Wednesday, June 21, 2006

Lei do retorno

Corroída por dívidas provocadas por anos de má gestão e falcatruas, debatendo-se como afogada no processo judicial de recuperação que pode resultar na decretação de falência, a Varig agora terá suas linhas fatiadas pela Agência Nacional de Aviação Civil (Anac) entre a concorrentes Tam, Gol e BRA. Dividirão a carcaça obedecendo à lei da selva aplicada aos negócios; a mais forte fica com o melhor naco.

Teve melhor sorte que a companhia aérea que canibalizou para expandir suas atividades, a Panair do Brasil. Menos de um ano depois do Golpe de 1º de Abril de 64, despacho assinado pelo então ministro da Aeronáutica, o brigadeiro Eduardo Gomes, cortou as asas da empresa. Curioso que no imaginário popular formatado pelos jornalões, a Panair tenha simplesmente "ido à falência".
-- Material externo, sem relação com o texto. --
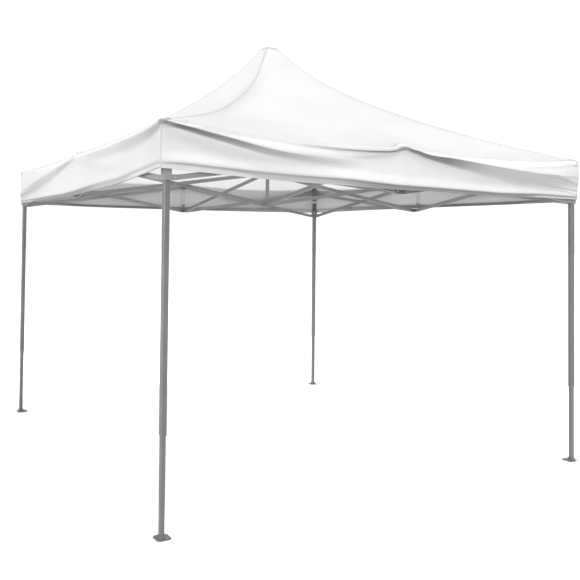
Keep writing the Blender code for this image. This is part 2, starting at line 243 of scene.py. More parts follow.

Que os colegas de teclado tenham ganas de praticar um pouquinho de revisionismo jornalístico, vá lá, mas brigar com os fatos é feio. Entre as aéreas brasileiras, a Panair era a que menos devia ao governo, e sua situação estava longe de "insustentável" como alegava o documento do glorioso patrono das nossas forças aéreas, bastião da democracia entre os milicos.

A cassação da licença da Panair para voar foi a manobra dos militares para detonar dois desafetos importantes - os empresários Celso da Rocha Miranda, amigo de JK, e Mário Wallace Simonsen, amigo de Jango - e dar uma colher de chá para o conterrâneo gaúcho Ruben Berta. Horas depois do despacho de Gomes, o presidente da Varig orgulhosamente garantia que tinha os aviões necessários para cumprir as rotas para Europa e Oriente Médio.

Os donos da Panair bem que tentaram, judicialmente, mostrar que havia jeito para salvar a companhia. Em vão. Na briga nos tribunais, só não valeu dedo no olho. Como os militares tinham o Judiciário nas mãos, não foi difícil arranjar magistrados dispostos a ignorar todos os argumentos em favor da empresa e sepultar logo aquele processo enfadonho.

O caso é relatado em detalhes pelo jornalista paulista Daniel Leb Sasaki, em "Pouso Forçado: a verdadeira história da destruição da Panair do Brasil pelo regime militar", Editora Record, 2005.

Karma is a bitch, como dizem os estadunidenses.

3 Comments:

Anonymous Anonymous said...

Seu texto me emocionou. Sou sobrinha de um ex-funcionário da Panair que até hoje não sabe como aquela tragédia pode acontecer. Só restou a ele e os antigos colegas ir pros almoços que a Panair faz todo ano. Obrigada pelo texto!!

10:44 PM  
Blogger Marcio Beck said...

cara Cláudia, comentários como o seu são a melhor recompensa pelo trabalho que esses textos dão, eu é que agradeço. Recomendo a leitura do Daniel Sasaki.

5:40 AM  
Anonymous Anonymous said...

li hoje uma reportagem sobre esse livro na Folha de são paulo e cheguei no seu site. Seus textos são super legais. Bjo! Ana Paula.